[begin SUPPLIED DATA]

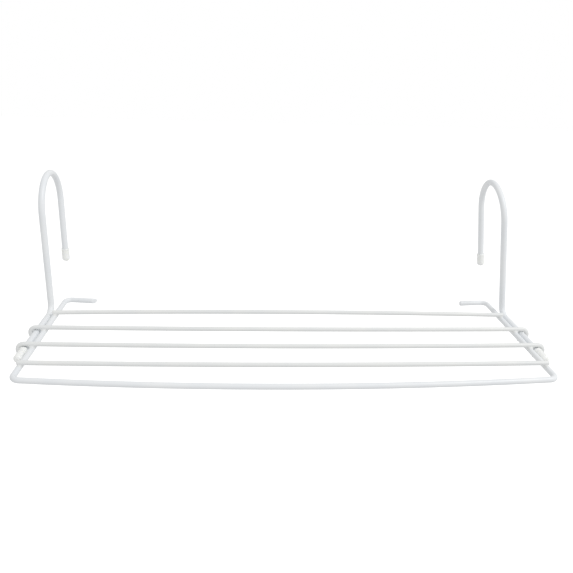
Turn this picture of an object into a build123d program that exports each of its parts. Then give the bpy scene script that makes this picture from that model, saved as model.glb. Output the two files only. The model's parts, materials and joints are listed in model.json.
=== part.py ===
from build123d import *
import os
from math import atan, cos, degrees, radians, sin, sqrt, tan

# A hook-over drying rack of coated steel wire. A U-shaped frame wire carries four cross wires,
# welded on top of its side rails. The ends of the two middle cross wires curl over into eyes, and
# each pair of eyes holds the straight length of one hook rod, which slides and turns in them.
#
# The sizes below are in millimetres, in the rack's own layout: x = 0 in the middle, y = 0 at the
# front corners of the frame wire and z = 0 at the middle of the frame wire. The finished parts are
# moved so that the origin is half-way between the tops of the two hooks, where the rail bears.

# Wire sizes, over the coating
FRAME_D = 5.6
CROSS_D = 4.6
ROD_D = 6.8

# Frame wire, along its centre line
WIDTH = 500.0           # over the side rails
RAIL_X = (WIDTH - FRAME_D) / 2
RAIL_LENGTH = 192.0     # front corner to tail
FRONT_CROWN = 12.9      # how far the front rail bows forward in the middle
FRONT_CORNER_R = 8.5
TAIL_IN = 33.0          # how far each tail reaches inward
TAIL_SKEW = 4.0         # how far its end comes forward
TAIL_CORNER_R = 7.0

# Cross wires, from the front to the rear
FIRST_CROSS_Y = 23.6
CROSS_PITCH = 39.4
CROSS_SAG = [2.1, 1.8, 1.1, -2.1]   # the rear one is arched upward
CROSS_END_X = WIDTH / 2 - 1.0       # where the two plain cross wires are cut off
BOW_X = RAIL_X - 8.0    # where the sag ends and the straight run over the rail begins
WELD_DEPTH = 0.3        # how far a weld sets a cross wire into the frame wire

# Hook rods and the eyes that hold them
ROD_OFFSET = 7.5        # between the centre lines of a rod and its side rail
EYE_CLEARANCE = 0.3
EYE_TURN = 210.0        # degrees of curl, over the rod and down round it
ROD_BEND_R = 11.0
LEG_Y = 158.5
CROWN_R = 37.0
CROWN_BASE_Z = 108.0    # where the leg runs into the crown
TIP_Z = 38.0            # lower end of the hook's tip
HOOK_LEAN = {"left": 0.0, "right": 7.0}   # degrees inward, as the hooks rest in their eyes

# Caps
CAP_D = 8.4
CAP_END_R = 3.4
CAP_MOUTH_R = 0.5
ROD_CAP_LENGTH = 20.0
ROD_CAP_GRIP = 16.0     # how far the rod goes into its cap
ROD_CAP_GAP = 0.3       # between a rod cap and the eye behind it
RUNNING_CLEARANCE = 0.05
END_PLAY = 0.1          # beyond the rod's end, inside its cap
TIP_CAP_LENGTH = 15.0
TIP_CAP_GRIP = 11.0     # how far the tip goes into its cap

# Worked out from the sizes above
CROSS_Z = (FRAME_D + CROSS_D) / 2 - WELD_DEPTH
EYE_R = (ROD_D + CROSS_D) / 2 + EYE_CLEARANCE
EYE_RISE = 0.1          # a sagging wire is about this much higher at its eyes than at the rails
ROD_X = RAIL_X + ROD_OFFSET
ROD_Z = CROSS_Z + EYE_RISE - EYE_R
CROSS_Y = [FIRST_CROSS_Y + CROSS_PITCH * i for i in range(len(CROSS_SAG))]
ROD_CAP_REAR_Y = CROSS_Y[1] - CROSS_D / 2 - ROD_CAP_GAP
ROD_FRONT_Y = ROD_CAP_REAR_Y - ROD_CAP_GRIP
ORIGIN = (0, LEG_Y + CROWN_R, CROWN_BASE_Z + CROWN_R - ROD_D / 2)


def round_wire(edges, diameter):
    """Round wire along a smooth chain of edges."""
    path = Wire(edges)
    section = Plane(origin=path @ 0, z_dir=path % 0) * Circle(diameter / 2)
    return sweep(section, path=path)


def arc_about(center, radius, start_angle, end_angle):
    """Arc in the plane y = center y, with its angles from +X towards +Z."""
    def point(angle):
        turn = radians(angle)
        return center + Vector(radius * cos(turn), 0, radius * sin(turn))
    return ThreePointArc(point(start_angle), point((start_angle + end_angle) / 2), point(end_angle))


def frame_wire():
    """The frame wire, bent from one length, as a front rail with its corners and two side rails.

    Each side rail ends in its tail. The three meet face to face where the front corners end.
    """
    crown_r = (RAIL_X**2 + FRONT_CROWN**2) / (2 * FRONT_CROWN)
    crown_center_y = crown_r - FRONT_CROWN
    corner_x = RAIL_X - FRONT_CORNER_R
    corner_y = crown_center_y - sqrt((crown_r - FRONT_CORNER_R) ** 2 - corner_x**2)
    corner = Vector(corner_x, corner_y)
    away = Vector(corner_x, corner_y - crown_center_y).normalized()
    front_end = corner + away * FRONT_CORNER_R
    rail_start = Vector(RAIL_X, corner_y)
    diagonal = (away + Vector(1, 0)).normalized()
    corner_mid = corner + diagonal * FRONT_CORNER_R
    right_corner = ThreePointArc(front_end, corner_mid, rail_start)
    bow = ThreePointArc((-front_end.X, front_end.Y), (0, -FRONT_CROWN), front_end)
    front = round_wire([right_corner.mirror(Plane.YZ), bow, right_corner], FRAME_D)
    tail_end = (RAIL_X - TAIL_IN, RAIL_LENGTH - TAIL_SKEW)
    rail = FilletPolyline(rail_start, (RAIL_X, RAIL_LENGTH), tail_end, radius=TAIL_CORNER_R)
    right = round_wire(list(rail.edges()), FRAME_D)
    return {
        "front_rail": front,
        "left_side_rail": right.mirror(Plane.YZ),
        "right_side_rail": right,
    }


def saddled(wire, y):
    """The cross wire, hollowed by its welds where it sits on the two side rails."""
    for x in (-RAIL_X, RAIL_X):
        wire -= Pos(x, y, 0) * Rot(90, 0, 0) * Cylinder(FRAME_D / 2, 2 * CROSS_D)
    return wire


def cross_wire(y, sag, has_eyes):
    """A bowed wire across the rails: straight over each rail, then cut off or curled into an eye."""
    slope = sag / (RAIL_X - BOW_X / 2)
    tilt = atan(slope)

    def over_rail(x):
        return Vector(x, y, CROSS_Z + slope * (x - RAIL_X))

    bow_end = over_rail(BOW_X)
    bow_middle = (0, y, bow_end.Z - BOW_X * tan(tilt / 2))
    bow = ThreePointArc((-bow_end.X, y, bow_end.Z), bow_middle, bow_end)
    if has_eyes:
        run_end = over_rail(ROD_X - EYE_R * sin(tilt))
        eye_center = run_end + Vector(sin(tilt), 0, -cos(tilt)) * EYE_R
        top = 90 + degrees(tilt)
        right = [Line(bow_end, run_end), arc_about(eye_center, EYE_R, top, top - EYE_TURN)]
    else:
        right = [Line(bow_end, over_rail(CROSS_END_X))]
    left = [edge.mirror(Plane.YZ) for edge in right]
    return saddled(round_wire(left + [bow] + right, CROSS_D), y)


def hook_rod():
    """The rod along the side rail, its bend, the leg, the crown and the tip, on the plane x = 0."""
    bend_y = LEG_Y - ROD_BEND_R
    tip_y = LEG_Y + 2 * CROWN_R
    bend_mid = (0, bend_y + ROD_BEND_R * sin(radians(45)), ROD_BEND_R * (1 - cos(radians(45))))
    leg_top = CROWN_BASE_Z - ROD_Z
    edges = [
        Line((0, ROD_FRONT_Y, 0), (0, bend_y, 0)),
        ThreePointArc((0, bend_y, 0), bend_mid, (0, LEG_Y, ROD_BEND_R)),
        Line((0, LEG_Y, ROD_BEND_R), (0, LEG_Y, leg_top)),
        ThreePointArc((0, LEG_Y, leg_top), (0, LEG_Y + CROWN_R, leg_top + CROWN_R), (0, tip_y, leg_top)),
        Line((0, tip_y, leg_top), (0, tip_y, TIP_Z - ROD_Z)),
    ]
    return round_wire(edges, ROD_D)


def cap(length, bore_r, bore_depth):
    """A moulded cap standing on its domed end, with its mouth up at z = length."""
    body = Pos(0, 0, length / 2) * Cylinder(CAP_D / 2, length)
    body = fillet(body.edges().group_by(Axis.Z)[0], CAP_END_R)
    body = fillet(body.edges().group_by(Axis.Z)[-1], CAP_MOUTH_R)
    bore = Pos(0, 0, length - bore_depth / 2) * Cylinder(bore_r, bore_depth)
    return body - bore


def rod_end_cap():
    """The cap on the rod's front end, which stops the rod at the front eye."""
    front_y = ROD_CAP_REAR_Y - ROD_CAP_LENGTH
    shape = cap(ROD_CAP_LENGTH, ROD_D / 2 + RUNNING_CLEARANCE, ROD_CAP_GRIP + END_PLAY)
    return Pos(0, front_y, 0) * Rot(-90, 0, 0) * shape


def tip_cap():
    """The cap on the hook's tip, tight on the wire."""
    mouth_z = TIP_Z - ROD_Z + TIP_CAP_GRIP
    shape = cap(TIP_CAP_LENGTH, ROD_D / 2, TIP_CAP_GRIP)
    return Pos(0, LEG_Y + 2 * CROWN_R, mouth_z - TIP_CAP_LENGTH) * shape


def on_side(shape, side, lean=0.0):
    """Puts a part made about the rod's axis on one side, leaning inward by some degrees."""
    placed = Pos(ROD_X, 0, ROD_Z) * Rot(0, -lean, 0) * shape
    return placed if side == "right" else placed.mirror(Plane.YZ)


def main():
    parts = frame_wire()
    names = ["cross_wire_front", "eyed_wire_front", "eyed_wire_rear", "cross_wire_rear"]
    for name, y, sag in zip(names, CROSS_Y, CROSS_SAG):
        parts[name] = cross_wire(y, sag, name.startswith("eyed"))
    for side in ("left", "right"):
        lean = HOOK_LEAN[side]
        parts[side + "_hook_rod"] = on_side(hook_rod(), side, lean)
        parts[side + "_hook_tip_cap"] = on_side(tip_cap(), side, lean)
        parts[side + "_rod_end_cap"] = on_side(rod_end_cap(), side)
    os.makedirs("parts", exist_ok=True)
    to_origin = Pos(*[-value for value in ORIGIN])
    for name, shape in parts.items():
        export_step(to_origin * shape, "parts/" + name + ".step")
        print(name, "volume", round(shape.volume), "solids", len(shape.solids()))


main()
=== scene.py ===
import json
import math

import bmesh
import bpy
from bpy.props import FloatProperty, FloatVectorProperty, PointerProperty
from mathutils import Matrix, Vector, noise


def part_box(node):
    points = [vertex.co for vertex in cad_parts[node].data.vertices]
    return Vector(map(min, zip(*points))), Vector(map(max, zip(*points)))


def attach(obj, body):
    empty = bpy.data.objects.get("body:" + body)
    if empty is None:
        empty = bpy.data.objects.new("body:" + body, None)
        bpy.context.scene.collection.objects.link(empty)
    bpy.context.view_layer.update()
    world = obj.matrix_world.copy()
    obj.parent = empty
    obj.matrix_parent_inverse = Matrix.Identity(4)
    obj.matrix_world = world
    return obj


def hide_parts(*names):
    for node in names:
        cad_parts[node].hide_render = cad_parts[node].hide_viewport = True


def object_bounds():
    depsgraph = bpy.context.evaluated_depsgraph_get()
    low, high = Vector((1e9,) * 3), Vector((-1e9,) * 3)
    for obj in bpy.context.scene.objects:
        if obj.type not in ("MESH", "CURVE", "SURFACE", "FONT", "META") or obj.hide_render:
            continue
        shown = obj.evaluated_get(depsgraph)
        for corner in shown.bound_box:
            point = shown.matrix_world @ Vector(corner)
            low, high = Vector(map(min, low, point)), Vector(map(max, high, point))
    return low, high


# A hook-over drying rack of steel wire in a white plastic coat, built as smooth meshes around its
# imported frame. Everything is in metres. +X runs along the cross wires, +Y runs back towards the
# rail that the rack hangs on, +Z is up, and the origin is half-way between the two hook crowns.

bl_info = {
    "name": "Hook-over Drying Rack",
    "version": (1, 0, 0),
    "blender": (4, 5, 0),
    "location": "View3D > Sidebar > Drying Rack",
    "description": "Builds a drying rack of white coated wire around its packed frame",
    "category": "Object",
}

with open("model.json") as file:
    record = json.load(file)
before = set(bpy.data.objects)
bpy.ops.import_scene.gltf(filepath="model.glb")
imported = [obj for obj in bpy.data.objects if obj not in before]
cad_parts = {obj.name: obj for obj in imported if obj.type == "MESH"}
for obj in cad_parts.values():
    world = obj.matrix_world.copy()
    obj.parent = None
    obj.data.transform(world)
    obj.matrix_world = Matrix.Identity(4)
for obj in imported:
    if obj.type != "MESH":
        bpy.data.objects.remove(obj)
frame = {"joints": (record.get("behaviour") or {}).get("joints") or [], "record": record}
CAD_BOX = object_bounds()

MM = 0.001
SIDES = ("left", "right")
BODY_OF = {
    node: body
    for body, nodes in frame["record"]["behaviour"]["bodies"].items()
    for node in nodes
}

# How finely the meshes are cut
WIRE_SIDES = 32         # round a wire
RUN_STEP = 2.0 * MM     # between rings on a straight run
BEND_STEP = math.radians(6)
END_STEPS = 6           # rings on a rounded wire end
CAP_SIDES = 96          # round a cap
DOME_STEPS = 10         # rings on a cap's domed end
WELD_SIDES = 64         # round a weld
WELD_STEPS = 6          # rings from the upper wire to the lower one

# Small shapes that all the pieces of a kind share
END_BEAD_BACK = 1.8 * MM    # from a wire's cut end to the middle of its bead
END_BEAD_WIDTH = 1.4 * MM
LONG_SWELL_MM = 14.0        # lengths of the unevenness in a coat
SHORT_SWELL_MM = 3.5
RIM_RAMP = 0.7 * MM         # where a cap's wall widens into the rim at its mouth
BORE_CHAMFER = 0.15 * MM

KEY_DIRECTION = Vector((0.75, -0.45, 1.0)).normalized()     # from the rack to the key light


# ---------------------------------------------------------------------------------------------
# Sizes and colours
# ---------------------------------------------------------------------------------------------


def linear(hex_colour):
    """Turns an sRGB hex colour such as #F4F6F8 into linear red, green and blue."""
    channels = [int(hex_colour[i : i + 2], 16) / 255 for i in (1, 3, 5)]
    return tuple(c / 12.92 if c <= 0.04045 else ((c + 0.055) / 1.055) ** 2.4 for c in channels)


def length(name, description, default_mm):
    """A size that a user may change, shown in the scene's own unit of length."""
    return FloatProperty(
        name=name,
        description=description,
        default=default_mm * MM,
        min=0.0,
        precision=5,
        subtype="DISTANCE",
        unit="LENGTH",
    )


def angle(name, description, default_degrees):
    """An angle that a user may change, shown in degrees."""
    return FloatProperty(
        name=name,
        description=description,
        default=math.radians(default_degrees),
        subtype="ANGLE",
        unit="ROTATION",
    )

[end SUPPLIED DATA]

▶ _CHALLENGE_
Up to and including the line with "from math import", repeat the data exactly, starting from its first line; nothing else belongs in the response.

▶ _CORRECT RESULT_
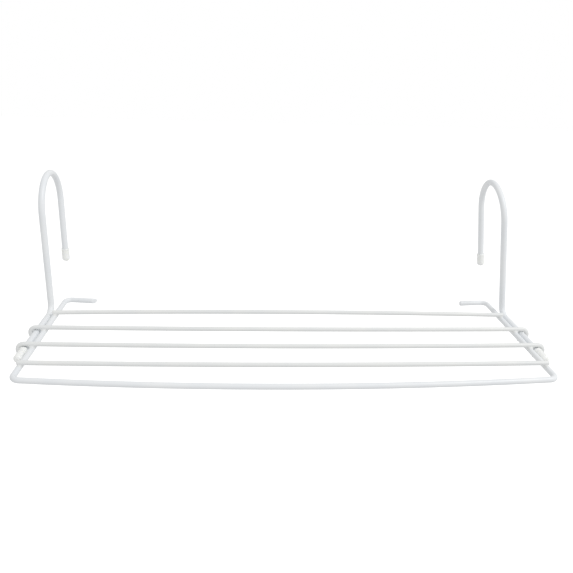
Turn this picture of an object into a build123d program that exports each of its parts. Then give the bpy scene script that makes this picture from that model, saved as model.glb. Output the two files only. The model's parts, materials and joints are listed in model.json.
=== part.py ===
from build123d import *
import os
from math import atan, cos, degrees, radians, sin, sqrt, tan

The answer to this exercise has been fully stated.